The peanut cactus (Echinopsis chamaecereus) produces a cluster of fuzzy, peanut-shaped stems giving it its common name. This cactus is prized for its stunning 2-inch blooms in brilliant shades of orange-red. Blooms typically cover the plant with several flushes of blooms beginning in spring and lasting into the summer. This cactus if hardy in USDA plant hardiness zones 10a to 11b, but can be grown inside as a houseplant in cooler regions.
Light and Temperature Requirements
The peanut cactus can be grown as a perennial in USDA plant hardiness zones 10 and 11, but it must be overwintered inside in cooler regions. It prefers full sun for at least 6 to 8 hours a day, but will benefit from some afternoon shade in hot, dry regions like Arizona.
When grown as a houseplant the peanut cactus needs as much light as it can get, particularly when spring arrives. But, it should not be grown in a hot, sunny window during the winter. Keep your peanut cactus is a cool well-lit area, but out of direct sun during the winter. Gradually move it to more light and increased temperatures as spring approaches. This encourages the plant to bloom.
Cactus have adapted to going a long time without water. Their roots are designed to absorb water when it is available and store it for the plant to use when it needs it. That means you need to provide your cactus with some water, but care must be taken not to over water it.
During the winter your peanut cactus prefers dry soil and should only be watered once a month to keep it from drying out completely. Increase the water as spring approaches. During the summer, your peanut cactus should be watered to moisten the soil, but do not saturate the soil with water. Allow the soil to dry out before watering your peanut cactus again. Too much water may cause the roots to rot. The object is to provide just enough water to promote healthy growth.
Soil & Fertilizing
Your peanut cactus will benefit from a liquid fertilizer during periods of active growth, typically from April to August. Use fertilizer designed for succulents and apply it with each watering. Your peanut cactus needs a rest during the winter months and does not need fertilizer at this time. Begin fertilizing your peanut cactus in the spring when you see the first signs of new growth.
You can either purchase potting soil designed for succulents or cactus at your local home improvement center or make your own by mixing equal parts all-purpose potting soil with perlite. Some prefer to mix 3 parts potting soil, two parts builder’s sand and one part perlite. Regular potting soil is too dense for cactus plants. Adding perlite (and sand) creates a lighter soil mix with plenty of aeration and drainage that your cactus needs to thrive.
Deadheading and Pruning
Removing the faded flowers from your peanut cactus will improve its appearance and encourage a new flush of blooms. A peanut cactus does not require pruning.

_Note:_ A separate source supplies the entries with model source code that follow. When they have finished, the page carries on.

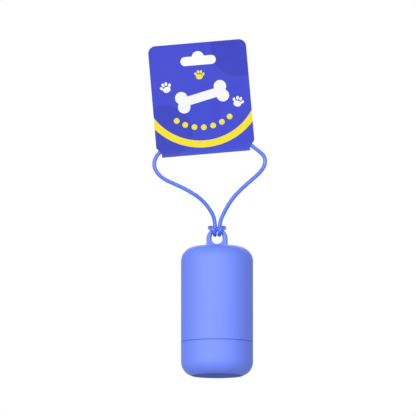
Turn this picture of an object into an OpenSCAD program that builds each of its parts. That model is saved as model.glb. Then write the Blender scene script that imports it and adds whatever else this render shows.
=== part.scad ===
// Capsule dispenser for a roll of small bags, hung by a cord loop from its folded hang card.
// Millimetres. X runs to the viewer's right, Y away from the viewer, Z up.
// The origin is the top of the card's peg slot, where a shop peg carries everything.

/* [Housing] */
// Outer diameter of the capsule
body_d = 43; // [42:0.5:48]
// Height of the capsule from base to crown
body_h = 78; // [76:0.5:90]
// Wall of the housing
wall = 1.8; // [1.5:0.1:2.2]
// Radius of the shoulder at the top
shoulder_r = 9; // [6:0.5:10]
// Rise of the domed crown above the shoulder
crown_h = 0.55; // [0.3:0.05:1]

/* [Bag slot] */
// Width of the slot that bags are pulled through
slot_w = 7; // [6:0.5:9]
// Length of the slot
slot_l = 40; // [30:1:42]
// Height of the slot's lower end above the seam
slot_low = 9; // [7.5:0.5:10]
// Depth of the eased edge around the slot
slot_ease = 0.6; // [0.3:0.1:0.8]

/* [Cap] */
// Height of the cap from base to seam
cap_h = 20; // [17:0.5:22]
// Radius round the foot of the cap
foot_r = 8.8; // [6:0.2:9]
// How much of the foot's round the flat base cuts off
foot_flat = 0.35; // [0.1:0.05:0.6]
// Thickness of the cap's floor
floor_t = 2.2; // [1.8:0.1:3]
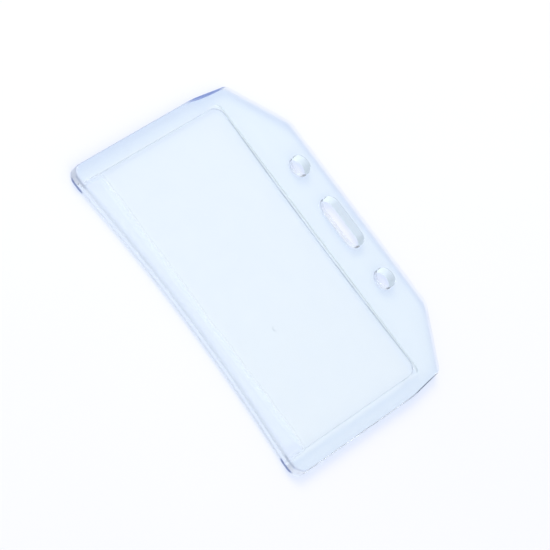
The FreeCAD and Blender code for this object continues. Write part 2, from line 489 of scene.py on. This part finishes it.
# the share of its wall that each veil covers, and the share of the near rims that is see-through
SATIN_SHARE = 0.93
FAR_EDGE_SHARE = 0.7
RIM_SHARE = 0.95
OPENING_SHARE = 0.95
HOLLOW_SHARE = 0.98
DARK_END_SHARE = 0.65
FOOT_SHARE = 0.9
SOFT_LINE_SHARE = 0.45
NEAR_RIM_CLEAR_SHARE = 0.65

# how much of a veil's light comes through from behind it
BACK_LIGHT = 0.7
OPENING_BACK_LIGHT = 1.0

# the satin band's inner edge fades between these two distances from the window's lower edge
SATIN_FULL = 1.2 * MM
SATIN_END = 4.6 * MM
SATIN_UNEVEN = 1.6 * MM

# the strips of painted shade along the outer sides, left and right, and how much wider they get before the
# shoulders
STRIP_WIDTHS = (0.24 * MM, 0.10 * MM)
LENS_WIDTHS = (0.45 * MM, 0.16 * MM)
STRIP_RISE_Y = (8 * MM, 18 * MM)
STRIP_SHARES = (0.30, 0.92)

SMEAR_SCALE = 140.0
SCRATCH_TURN = 0.6
SCRATCH_SCALE = (60, 1400, 60)
SCRATCH_LIMITS = (0.68, 0.78)
SCRATCH_DEPTH = 0.004 * MM
SCRATCH_STRENGTH = 0.12


def within(shader, value, low, high, blur):
    """1 between two limits, fading to 0 outside them."""
    above_low = shader.step(value, low - blur, low + blur)
    below_high = shader.step(value, high + blur, high - blur)
    return shader.math("MULTIPLY", above_low, below_high)


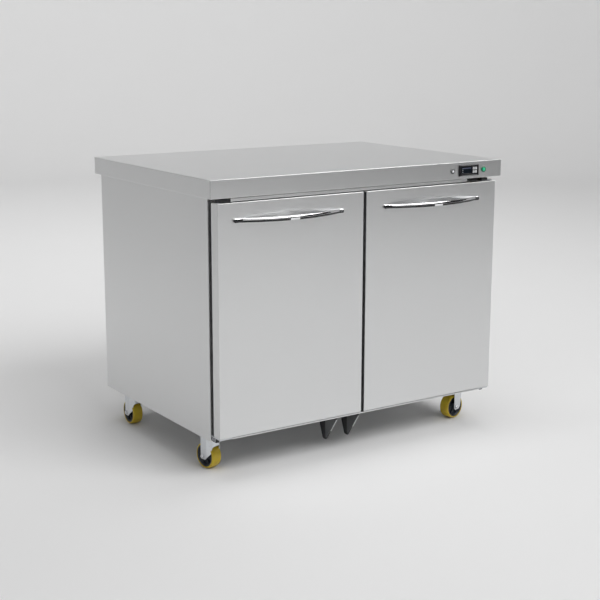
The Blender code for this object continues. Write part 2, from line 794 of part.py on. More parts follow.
def make_castor(name, x, y, turn):
    """A swivel castor: the fork and wheel trail behind the swivel axis, at the given turn about Z."""
    pivot = Vector((x, y, 0.0))
    plate_low = BODY_BOTTOM - GAP - PLATE_THICK
    half = PLATE / 2
    chamfer = 0.006
    outline = [
        (x - half + chamfer, y - half),
        (x + half - chamfer, y - half),
        (x + half, y - half + chamfer),
        (x + half, y + half - chamfer),
        (x + half - chamfer, y + half),
        (x - half + chamfer, y + half),
        (x - half, y + half - chamfer),
        (x - half, y - half + chamfer),
    ]
    bm = bmesh.new()
    add_prism(bm, outline, 2, plate_low, plate_low + PLATE_THICK)
    plate = finish(f"{name}_castor_plate", bm, ZINC)
    bm = bmesh.new()
    add_lathe(bm, [(0.023, plate_low - RACEWAY), (0.025, plate_low + 0.001)], pivot, 2, 24)
    boolean(plate, cutter(f"{name}_raceway", bm), "UNION")

    crown_top = plate_low - RACEWAY - GAP
    crown_low = crown_top - 0.003
    frame = Matrix.Translation(pivot) @ Matrix.Rotation(turn, 4, "Z")
    origin = tuple(frame @ Vector((0, TRAIL, WHEEL_R)))

    def placed(bm):
        bmesh.ops.transform(bm, matrix=frame, verts=bm.verts)
        return bm

    # Fork: a round-fronted crown with two legs, in the swivel's own frame, trailing towards +Y
    crown_r = 0.028
    leg_back = TRAIL + LEG_BACK
    side = FORK_HALF
    start = atan2(-(crown_r**2 - side**2) ** 0.5, side)
    crown = [(side, leg_back)]
    steps = 8
    for k in range(steps + 1):
        angle = start + (-pi - 2 * start) * k / steps
        crown.append((crown_r * cos(angle), crown_r * sin(angle)))
    crown.append((-side, leg_back))
    bm = bmesh.new()
    add_prism(bm, crown, 2, crown_low, crown_top)
    fork = finish(f"{name}_castor_fork", placed(bm), ZINC, tuple(pivot))
    leg_front = -((crown_r**2 - side**2) ** 0.5)
    leg = [
        (leg_back, crown_top - 0.001),
        (leg_back, WHEEL_R - 0.006),
        (TRAIL + 0.006, WHEEL_R - 0.009),
        (TRAIL - 0.010, WHEEL_R - 0.009),
        (leg_front, WHEEL_R + 0.016),
        (leg_front, crown_top - 0.001),
    ]
    for label, sign in (("left_leg", -1), ("right_leg", 1)):
        ends = sorted((sign * (side - FORK_SHEET), sign * side))
        bm = bmesh.new()
        add_prism(bm, leg, 0, ends[0], ends[1])
        boolean(fork, cutter(f"{name}_{label}", placed(bm)), "UNION")
    bm = bmesh.new()
    bolt_hole = [(0.0044, -side - THROUGH), (0.0044, side + THROUGH)]
    add_lathe(bm, bolt_hole, (0, TRAIL, WHEEL_R), 0, 16)
    boolean(fork, cutter(f"{name}_bolt_hole", placed(bm)))

    def turned(label, profile, look, sides, closed):
        bm = bmesh.new()
        rings = []
        for radius, along in profile:
            rings.append(
                [
                    (
                        along,
                        TRAIL + radius * cos(2 * pi * i / sides),
                        WHEEL_R + radius * sin(2 * pi * i / sides),
                    )
                    for i in range(sides)
                ]
            )
        add_rings(bm, rings, closed)
        finish(f"{name}_castor_{label}", placed(bm), look, origin, smooth=True)

    wide, rim = WHEEL_W / 2, WHEEL_R - TYRE_THICK
    inner = side - FORK_SHEET
    turned(
        "tyre",
        [
            (rim, -wide),
            (WHEEL_R - 0.002, -wide),
            (WHEEL_R, -wide + 0.004),
            (WHEEL_R, wide - 0.004),
            (WHEEL_R - 0.002, wide),
            (rim, wide),
        ],
        TYRE,
        32,
        True,
    )
    hub_rim = rim - GAP
    turned(
        "hub",
        [
            (0.0044, -inner + 0.0006),
            (0.010, -inner + 0.0006),
            (0.011, -wide + 0.004),
            (0.0265, -wide + 0.004),
            (0.0285, -wide + 0.001),
            (hub_rim, -wide + 0.001),
            (hub_rim, wide - 0.001),
            (0.0285, wide - 0.001),
            (0.0265, wide - 0.004),
            (0.011, wide - 0.004),
            (0.010, inner - 0.0006),
            (0.0044, inner - 0.0006),
        ],
        HUB,
        24,
        True,
    )
    head = side + GAP
    turned(
        "axle",
        [
            (0.0065, -head - 0.004),
            (0.0065, -head),
            (0.0040, -head),
            (0.0040, head),
            (0.0065, head),
            (0.0065, head + 0.004),
        ],
        ZINC,
        12,
        False,
    )


def make_castors():
    places = (
        ("front_left", -CASTOR_X, CASTOR_Y[0], CASTOR_TURNS[0]),
        ("front_right", CASTOR_X, CASTOR_Y[0], CASTOR_TURNS[1]),
        ("rear_left", -CASTOR_X, CASTOR_Y[1], 0.0),
        ("rear_right", CASTOR_X, CASTOR_Y[1], 0.0),
    )
    for name, x, y, turn in places:
        make_castor(name, x, y, turn)


def main():
    clear_scene()
    make_worktop()
    make_controls()
    make_cabinet()
    make_shelves()
    make_rear_panel()
    make_anti_tip_bracket()
    for side in (-1, 1):
        make_door(side)
    make_engine()
    make_evaporator()
    make_castors()


main()
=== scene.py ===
"""Looks of the two-door undercounter refrigerator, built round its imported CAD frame. Metres, +Z up."""

import json
from math import cos, pi, radians, sin, sqrt

import bmesh
import bpy
from mathutils import Matrix, Vector


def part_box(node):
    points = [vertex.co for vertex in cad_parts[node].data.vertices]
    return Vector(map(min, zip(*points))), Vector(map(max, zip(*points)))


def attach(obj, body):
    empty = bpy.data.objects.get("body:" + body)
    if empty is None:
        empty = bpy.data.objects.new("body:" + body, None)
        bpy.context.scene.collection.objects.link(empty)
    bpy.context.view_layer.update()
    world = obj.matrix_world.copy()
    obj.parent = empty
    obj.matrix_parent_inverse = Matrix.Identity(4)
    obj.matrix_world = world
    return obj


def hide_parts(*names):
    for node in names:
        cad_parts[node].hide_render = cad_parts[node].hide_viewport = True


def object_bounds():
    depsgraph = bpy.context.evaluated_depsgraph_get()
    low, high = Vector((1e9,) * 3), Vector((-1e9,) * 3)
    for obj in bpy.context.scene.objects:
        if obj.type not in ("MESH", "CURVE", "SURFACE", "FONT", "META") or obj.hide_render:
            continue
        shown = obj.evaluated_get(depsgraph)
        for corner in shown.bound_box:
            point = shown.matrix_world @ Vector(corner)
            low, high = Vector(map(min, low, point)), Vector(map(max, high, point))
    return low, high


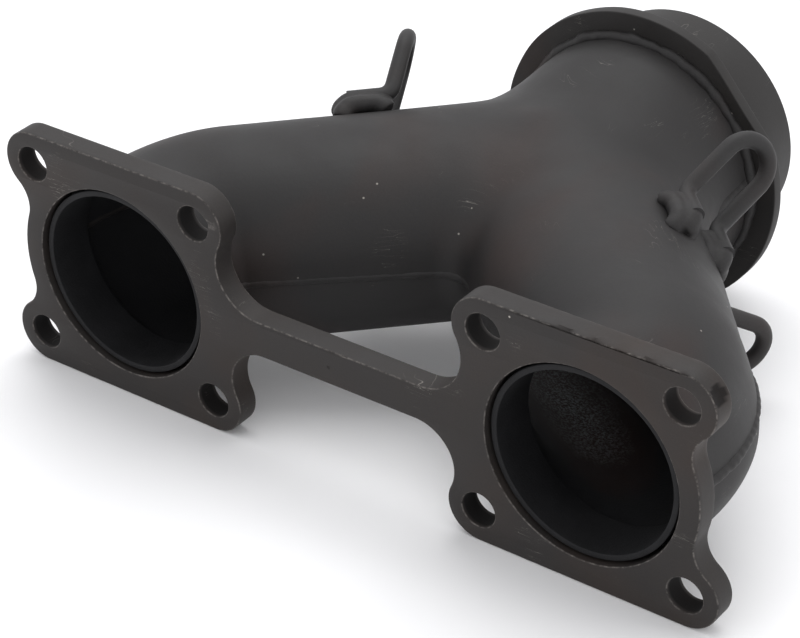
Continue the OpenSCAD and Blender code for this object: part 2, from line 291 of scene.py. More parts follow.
    # Dull skin: rougher in the pale clouds, and roughest where shade is painted into the holes and
    # the chip.
    dull = add(tree, "ShaderNodeMapRange",
               {"Value": clouds, "From Min": 0.3, "From Max": 0.7, "To Min": 0.52,
                "To Max": 0.66}).outputs["Result"]
    dull = add(tree, "ShaderNodeMath",
               {0: soot, 1: 0.4, 2: dull}, operation="MULTIPLY_ADD", use_clamp=True).outputs[0]
    tree.links.new(dull, skin.inputs["Roughness"])
    # Orange peel of 2.2 mm and the grain of the spray, 0.06 and 0.03 mm high.
    orange = add(tree, "ShaderNodeTexNoise", {"Vector": place, "Scale": 1 / 0.0022, "Detail": 2.0})
    low = add(tree, "ShaderNodeBump",
              {"Strength": 0.35 * grain, "Distance": 0.00006,
               "Height": orange.outputs["Fac"]}).outputs["Normal"]
    fine = add(tree, "ShaderNodeBump",
               {"Strength": 0.5 * grain, "Distance": 0.00003, "Height": spray,
                "Normal": low}).outputs["Normal"]
    tree.links.new(fine, skin.inputs["Normal"])
    # The powdery skin mirrors less than a smooth paint with the same IOR.
    skin.inputs["Specular IOR Level"].default_value = 0.34
    skin.inputs["IOR"].default_value = 1.5
    return material


plate_black = sprayed_black("plate_black_paint", "#221f1e", "#2b2725", "#32261f", specks=1.3,
                            scratches=1.2)
sheet_black = sprayed_black("sheet_black_paint", "#1c1b1b", "#252323", "#2e211d", specks=0.8,
                            scratches=0.8)
ring_black = sprayed_black("ring_black_paint", "#1e1c1b", "#262423", "#2c211d")
wire_black = sprayed_black("wire_black_paint", "#232222", "#2c2b2b", "#2f2421", rub=0.8)
weld_black = sprayed_black("weld_black_paint", "#1c1b1b", "#252323", "#2e211d", specks=0.6,
                           scratches=0.3, rub=0.7, grain=1.6)
print("coats:", [m.name for m in bpy.data.materials if m.name.endswith("paint")])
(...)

Peanut cactus are easy to propagate by removing one or more of the peanut-like growths from the main plant in the fall and rooting them. Here’s how.
- Gently tug the stem growth from the main plant. If it resists your efforts, use a sharp knife to cut it free from the base.
- Dip the end of the stem in rooting powder. Rooting powder is not required, but it will spur the growth of roots improving your chances of rooting new plants.
- Place the end of the stem in moist cactus soil and place it in indirect light.
- Water the new plant when the soil dries.
- Move the plant to its permanent location and resume normal care once you see signs of new growth.
Growing From Seed
The peanut cactus grows slowly and is not typically started from seeds. It can take several years for a plant started from seeds to reach blooming size.
The most common problem with peanut cactus plants results from over watering them. Watch for these signs your plant is receiving too much water.
- Wilting: As odd as it sounds, when it comes to cacti plants wilting isn’t always a sign it needs water. It typically indicates the cactus has been overwatered.
- Soft Stems: Over watering will cause the stems to become soft and squishy.
- Leaf Drop: In the case of the peanut cactus, some of the tiny peanut-like fingers may drop from the plant.
- Yellowing: Peanut cactus that are over-watered may begin to yellow or become discolored.
Peanut cacti can be summered outside and brought inside during the winter in northern climates. Wait until temperatures are near freezing at night before moving it inside and keep in it a cool room in bright indirect light during the winter.